The protests came as calls grew for a boycott of the Games in protest over China's heavy-handed reaction to recent pro-independence disturbances in Tibet, Beijing's human rights record, and its arms deal with Sudan.

However, U.S. President George W. Bush stated in an interview with EWTN television, a Catholic network, that he would not change his plans to attend the opening ceremony of the Beijing Olympics on August 8. Many leading Democrats, including Hilary Clinton, have urged Bush to boycott the Olympics.

Bush said however that he did not need the Olympics to make his concerns over human rights and other issues heard, saying: "I've talked about freedom of religion every time I visited them. I've talked about Darfur. I've talked about Burma [Myanmar]. I've talked about the Dalai Lama. I don't need the Olympics to express my position."
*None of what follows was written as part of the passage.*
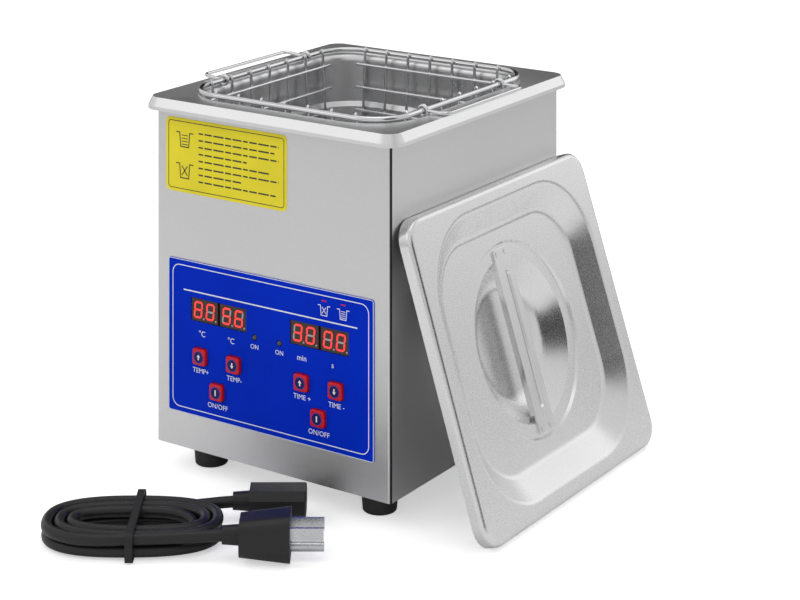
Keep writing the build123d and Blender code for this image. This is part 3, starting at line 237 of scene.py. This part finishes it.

The interview with Bush was recorded on Tuesday and is to be broadcast on Friday. The network made the transcript of the interview available on Wednesday.
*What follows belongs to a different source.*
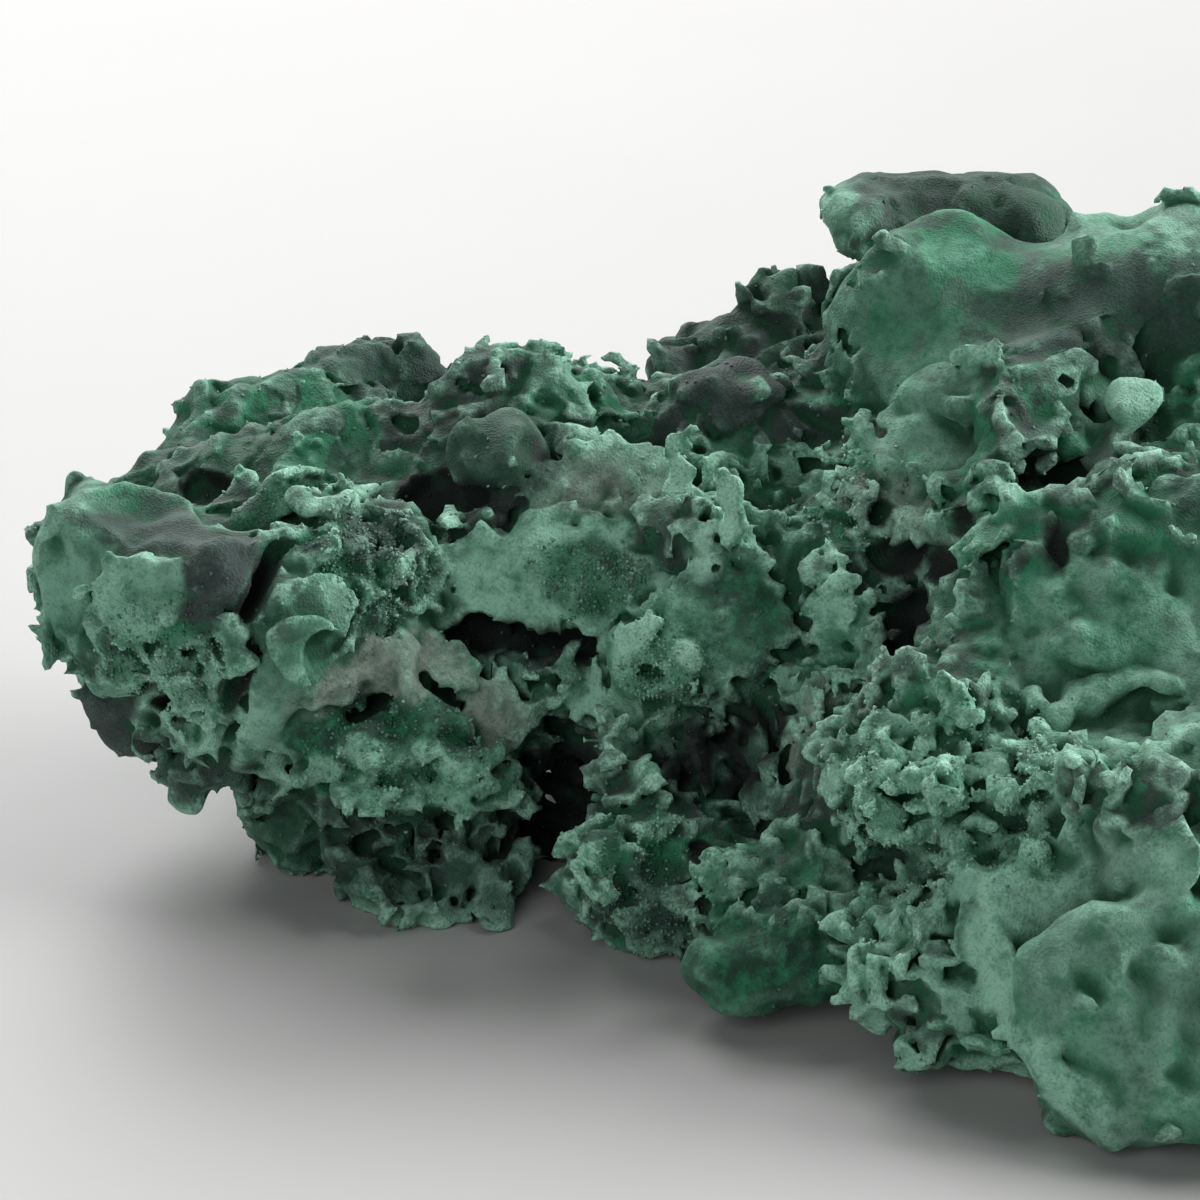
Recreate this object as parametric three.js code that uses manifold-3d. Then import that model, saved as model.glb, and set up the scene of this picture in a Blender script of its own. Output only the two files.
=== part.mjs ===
// A rough malachite specimen, about 104 mm long: one natural mass of grown-together crusts.
// Frame: millimetres, +Z up, +X along the length, origin under the middle of the box on the ground.
// A low arm reaches out to -X over a small foot, a high ridge crosses the back, and a long slope
// runs down from the ridge to the front. It stands on broken, nearly level spots of its underside.
//
// The mass is built from lobes. Each lobe is a sphere stretched to three radii, turned, and then
// roughened by noise that is read in the specimen's own space, so that neighbours share one relief.
// The lobes are joined into one solid, the hollows are cut out of it, and the ground plane trims it.
import * as THREE from "three";
import { ImprovedNoise } from "three/addons/math/ImprovedNoise.js";
import { mergeVertices } from "three/addons/utils/BufferGeometryUtils.js";
import Module from "manifold-3d";

// Driving dimensions, in millimetres.
const LENGTH = 104;
const DEPTH = 78;
const HEIGHT = 41;
const FACET = 3.15; // length of a facet's edge
const COARSEST = 2; // fewest facets along a lobe's radius
const WELD = 1e-4; // points closer than this, on a sphere of radius 1, are one point
const RELIEF = [
  { wave: 15, height: 4.4 }, // shoulders and saddles
  { wave: 7.5, height: 3 }, // knobs and shelves
  { wave: 4.2, height: 1.2 }, // broken crust
];

// Materials: weathered green crust.
const malachiteCrust = new THREE.MeshStandardMaterial({
  color: 0x3f6f57,
  roughness: 0.85,
  metalness: 0,
});

// Lobes: centre, radii and a turn about X, Y and Z in degrees.
const ARM = {
  tip: { at: [-43.8, 7, 17.6], radii: [8.6, 8, 6.4] },
  chin: { at: [-41, 7, 10.8], radii: [8.6, 7.6, 5.4] },
  front: { at: [-32.5, 7.5, 16.2], radii: [12, 8, 8.4] },
  lip: { at: [-32, 5, 9.4], radii: [9.6, 8, 5], turn: [0, 3, 0] },
  middle: { at: [-35.5, 17.5, 17], radii: [13, 11, 6.4] },
  back: { at: [-35, 27, 18.4], radii: [11, 7.5, 5.4] },
  crest: { at: [-30, 31, 22], radii: [5.4, 4.5, 4.4] },
  root: { at: [-18.5, 17, 17.6], radii: [13, 13.5, 9.4] },
  bridge: { at: [-21, 6.5, 14.5], radii: [8, 6.5, 8] },
};
const FOOT = {
  heel: { at: [-28, 6, 4.8], radii: [10.4, 9, 7] },
  nub: { at: [-23.5, 0.4, 1.8], radii: [2.4, 2.4, 2.8] },
};
const CENTRE = {
  core: { at: [-7, 14, 14], radii: [14, 16, 12.8] },
  face: { at: [-9, 6, 17], radii: [10, 7, 8.8] },
  rim: { at: [4, 7, 19.5], radii: [9.4, 9, 8], turn: [0, 0, 12] },
  recess: { at: [-4, 0, 9], radii: [11, 7.5, 8.6] },
  knee: { at: [-12, -4.5, 5], radii: [7, 7.6, 6.4] },
  apron: { at: [-2, -12.5, 4.6], radii: [9, 8.6, 6], turn: [0, 0, -25] },
  hem: { at: [6.5, -19, 5.4], radii: [8, 8, 6], turn: [0, 0, -30] },
  cauliflower: { at: [6, -10, 11.4], radii: [9.5, 9, 7.6] },
};
const RIDGE = {
  dome: { at: [6.5, 19, 30], radii: [7, 7.6, 7.4] },
  saddle: { at: [14, 16, 27], radii: [13, 12, 9.4] },
  top: { at: [27, 19, 30], radii: [12.5, 12, 10] },
  block: { at: [7.2, 34, 31.6], radii: [7.6, 4.8, 3.6] },
  neck: { at: [4.5, 31, 25], radii: [4.8, 5.5, 7] },
  shoulder: { at: [-5, 29, 22.6], radii: [7, 6.5, 5.2] },
};
const SLOPE = {
  core: { at: [20, 1, 15], radii: [18, 22, 13.4], turn: [12, 0, 0] },
  middle: { at: [21, -14, 11], radii: [15.5, 16, 10.6], turn: [16, 0, 0] },
  toe: { at: [21.5, -27.5, 5.2], radii: [12, 10.5, 7.2], turn: [12, 0, 14] },
};
const FAR_END = {
  high: { at: [35, 12, 22], radii: [11.5, 14, 11.5] },
  low: { at: [36, -6, 11.5], radii: [12, 19, 11.5] },
  tail: { at: [41.6, 5, 11.6], radii: [8.2, 13, 9] },
};
const BACK = {
  left: { at: [-13, 24, 10.4], radii: [12, 11, 11.6] },
  middle: { at: [5, 25, 15], radii: [15, 12.5, 13] },
  right: { at: [28, 22, 12.4], radii: [15, 14, 13.6] },
};
const LOBES = [ARM, FOOT, CENTRE, RIDGE, SLOPE, FAR_END, BACK].flatMap((group) => Object.values(group));

// Hollows, roughened as the lobes are.
const HOLLOWS = {
  cave: { at: [-18.6, -2.5, 6.4], radii: [4, 6.5, 4], turn: [0, 14, 0] }, // between foot and knee
  pocket: { at: [-6, -6, 13], radii: [4.6, 4, 3.2] }, // in the face above the knee
  undercut: { at: [-29, -2.5, 5.6], radii: [6, 4, 2] }, // where the lip overhangs the foot
  groove: { at: [12.6, -1, 27], radii: [1.8, 6, 3.4] }, // between the rim and the slope
  nook: { at: [-0.5, 37, 29], radii: [3.4, 4, 3.4] }, // behind the block's neck
  arch: { at: [2, 12, -2], radii: [13, 16, 5.5] }, // under the middle
  farArch: { at: [34, -8, -2], radii: [9, 10, 5] }, // under the thick end
};

const noise = new ImprovedNoise();
const NOISE_AT = new THREE.Vector3(0, 7, 3); // where in the noise the specimen lies

// Height of the relief at a point, in millimetres.
function relief(point) {
  return RELIEF.reduce((sum, { wave, height }) => {
    const { x, y, z } = point.clone().divideScalar(wave).add(NOISE_AT);
    return sum + height * noise.noise(x, y, z);
  }, 0);
}

// One roughened ellipsoid as a closed geometry with shared vertices.
function lobeGeometry({ at, radii, turn = [0, 0, 0] }) {
  const size = Math.max(...radii);
  const detail = Math.max(COARSEST, Math.round(size / FACET));
  const sphere = new THREE.IcosahedronGeometry(1, detail - 1);
  sphere.deleteAttribute("normal");
  sphere.deleteAttribute("uv");
  const geometry = mergeVertices(sphere, WELD);
  const place = new THREE.Matrix4().compose(
    new THREE.Vector3(...at),
    new THREE.Quaternion().setFromEuler(new THREE.Euler(...turn.map(THREE.MathUtils.degToRad))),
    new THREE.Vector3(...radii),
  );
  const outward = new THREE.Matrix3().getNormalMatrix(place);
  const point = new THREE.Vector3();
  const normal = new THREE.Vector3();
  const position = geometry.attributes.position;
  for (let i = 0; i < position.count; i += 1) {
    point.fromBufferAttribute(position, i);
    normal.copy(point).applyMatrix3(outward).normalize();
    point.applyMatrix4(place);
    point.addScaledVector(normal, relief(point));
    position.setXYZ(i, point.x, point.y, point.z);
  }
  return geometry;
}

// Booleans.
const wasm = await Module();
wasm.setup();

function toSolid(geometry) {
  return new wasm.Manifold(
    new wasm.Mesh({
      numProp: 3,
      vertProperties: new Float32Array(geometry.attributes.position.array),
      triVerts: new Uint32Array(geometry.index.array),
    }),
  );
}

function toGeometry(solid) {
  const mesh = solid.getMesh();
  const points = new Float32Array(mesh.numVert * 3);
  for (let i = 0; i < mesh.numVert; i += 1) {
    points.set(mesh.vertProperties.subarray(i * mesh.numProp, i * mesh.numProp + 3), i * 3);
  }
  return new THREE.BufferGeometry()
    .setAttribute("position", new THREE.BufferAttribute(points, 3))
    .setIndex(new THREE.BufferAttribute(new Uint32Array(mesh.triVerts), 1));
}

// The block of space below the ground, which trims the feet level.
function belowGround() {
  const box = new THREE.BoxGeometry(2 * LENGTH, 2 * DEPTH, HEIGHT).translate(0, 0, -HEIGHT / 2);
  box.deleteAttribute("normal");
  box.deleteAttribute("uv");
  return toSolid(mergeVertices(box));
}

function specimenGeometry() {
  const joined = LOBES.map((lobe) => toSolid(lobeGeometry(lobe))).reduce((a, b) => a.add(b));
  const hollowed = Object.values(HOLLOWS)
    .map((hollow) => toSolid(lobeGeometry(hollow)))
    .reduce((a, b) => a.subtract(b), joined);
  const geometry = toGeometry(hollowed.subtract(belowGround()));
  // Stretched to the driving dimensions exactly, with the origin under the middle of the box.
  geometry.computeBoundingBox();
  const size = geometry.boundingBox.getSize(new THREE.Vector3());
  const middle = geometry.boundingBox.getCenter(new THREE.Vector3());
  return geometry
    .translate(-middle.x, -middle.y, -geometry.boundingBox.min.z)
    .scale(LENGTH / size.x, DEPTH / size.y, HEIGHT / size.z);
}

const specimen = new THREE.Mesh(specimenGeometry(), malachiteCrust);
specimen.name = "malachite_specimen";

const part = new THREE.Group();
part.add(specimen);

export default part;
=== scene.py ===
import math
from functools import partial
import bpy
import numpy as np
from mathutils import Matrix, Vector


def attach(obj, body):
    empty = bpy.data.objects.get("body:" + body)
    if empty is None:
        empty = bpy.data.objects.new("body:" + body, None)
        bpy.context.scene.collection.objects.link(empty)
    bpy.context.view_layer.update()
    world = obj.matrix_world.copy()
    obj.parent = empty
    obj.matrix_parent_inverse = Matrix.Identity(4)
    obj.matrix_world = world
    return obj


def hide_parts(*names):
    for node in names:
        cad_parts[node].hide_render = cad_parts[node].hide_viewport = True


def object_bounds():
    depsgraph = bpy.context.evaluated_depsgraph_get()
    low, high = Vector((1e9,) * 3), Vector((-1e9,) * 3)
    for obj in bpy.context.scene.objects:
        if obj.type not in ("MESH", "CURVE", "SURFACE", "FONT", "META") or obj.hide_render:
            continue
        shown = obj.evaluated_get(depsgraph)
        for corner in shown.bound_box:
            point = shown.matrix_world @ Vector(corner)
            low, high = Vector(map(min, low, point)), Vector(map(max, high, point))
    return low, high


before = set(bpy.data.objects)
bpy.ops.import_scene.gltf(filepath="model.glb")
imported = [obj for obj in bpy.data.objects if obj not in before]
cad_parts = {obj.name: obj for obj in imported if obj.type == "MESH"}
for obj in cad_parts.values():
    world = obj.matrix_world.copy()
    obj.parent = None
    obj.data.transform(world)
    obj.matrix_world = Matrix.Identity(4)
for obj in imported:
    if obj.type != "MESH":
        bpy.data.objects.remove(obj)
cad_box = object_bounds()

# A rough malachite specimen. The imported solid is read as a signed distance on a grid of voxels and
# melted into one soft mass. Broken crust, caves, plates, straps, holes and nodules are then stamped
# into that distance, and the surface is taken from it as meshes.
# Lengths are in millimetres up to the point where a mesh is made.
import openvdb
from mathutils import Euler, Vector

NODE = "malachite_specimen"
BODY = "root"
MM = 0.001
SEED = 20

VOXEL = 0.26
COARSE = 0.7  # voxels of the first, melted field
MELT = 1.0  # how far the facets of the solid melt together
FAR = 3.0  # the distance at the edge of the grid; the melted field reaches twice as far
MARGIN = 4.0  # room around the solid
FOOT_TRIM = 0.02  # the lowest points stand this far above the floor
CUTS = [-60, -29, -13, 0, 9.5, 19, 60]  # the mesh is made in slabs between these places along X
TILE_TRIANGLES = [125000, 150000, 165000, 150000, 150000, 115000]
SEAM = 0.9  # the triangles this near to a cut are left as they are, so that the slabs still meet
DIPS = [0.03, 0.08, 0.2]  # how far a slab dips under its neighbour, layer by layer
FILL_REACHES = (0.5, 1.0, 2.0)
STRAY = 900  # a loose scrap with fewer points than this is dropped

ELEVATION = math.radians(22)  # how far the camera looks down
VIEW = np.array((0, -math.cos(ELEVATION), math.sin(ELEVATION)))  # towards the camera

SWELLING = 0.5  # height of the soft lumps
SWELLING_WAVE = 7.5
WARP_WAVE = 2.4
GRIT_WAVE = 1.0
BIG_CHIPS = (3.6, 0.42, 0.22)  # their size, the steps between them, and their tilt
SMALL_CHIPS = (1.5, 0.16, 0.16)
BAND = 1.6  # how near the surface the chips are worked out
DEEPEST_CHIP = 0.8
KNOT_HEIGHT = 1.25
PORE_DEPTH = 1.3

# How many of each are scattered.
FLAKES = 330
HOLES = 500
WORMS = 480
GRAINS = 1500
CRYSTALS = 14000

random = np.random.default_rng(SEED)


# ---- distances

def turned(x, y, z, turn):
    """Offsets in the axes of something turned by degrees about X, Y and Z."""
    if not any(turn):
        return x, y, z
    m = np.array(Euler([math.radians(a) for a in turn]).to_matrix(), np.float32)
    return tuple(m[0, k] * x + m[1, k] * y + m[2, k] * z for k in range(3))


def leaning(x, y, z, normal, spin=0.0):
    """Offsets in the axes of a plate: across, along, and out along its normal."""
    n = np.array(normal, float)
    n /= np.linalg.norm(n)
    across = np.cross((0, 0, 1) if abs(n[2]) < 0.95 else (0, 1, 0), n)
    across /= np.linalg.norm(across)
    along = np.cross(n, across)
    c = math.cos(math.radians(spin))
    s = math.sin(math.radians(spin))
    rows = [c * across + s * along, c * along - s * across, n]
    return tuple(float(r[0]) * x + float(r[1]) * y + float(r[2]) * z for r in rows)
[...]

Bush also urged China to "reach out" to Tibet's spiritual leader, the Dalai Lama.

"If they ever were to reach out to the Dalai Lama, they'd find him to be a really fine man, a peaceful man, a man who is anti-violence, a man who is not for independence but for the cultural identity of the Tibetans," Bush said.

Chinese authorities have blamed the Dalai Lama for recent violence in Tibet. Unrest began on March 10 when Buddhist monks in Lhasa, the capital of Tibet, held a demonstration marking the 49th anniversary of a failed uprising against Chinese rule.

Exiled Tibetans say Chinese forces cracked down brutally on the demonstrations, killing around 140 people. Beijing says only 18 people were killed, many of them Han Chinese murdered by Tibetan separatists.

Communist Party Secretary Zhang Qingli recently branded the Dalai Lama "a wolf in monk's robes, a devil with a human face, but the heart of a beast." The Dalai Lama has denied allegations that he was behind the disturbances.

The Olympic torch is now due in Buenos Aires in the next leg of its troubled journey around the world.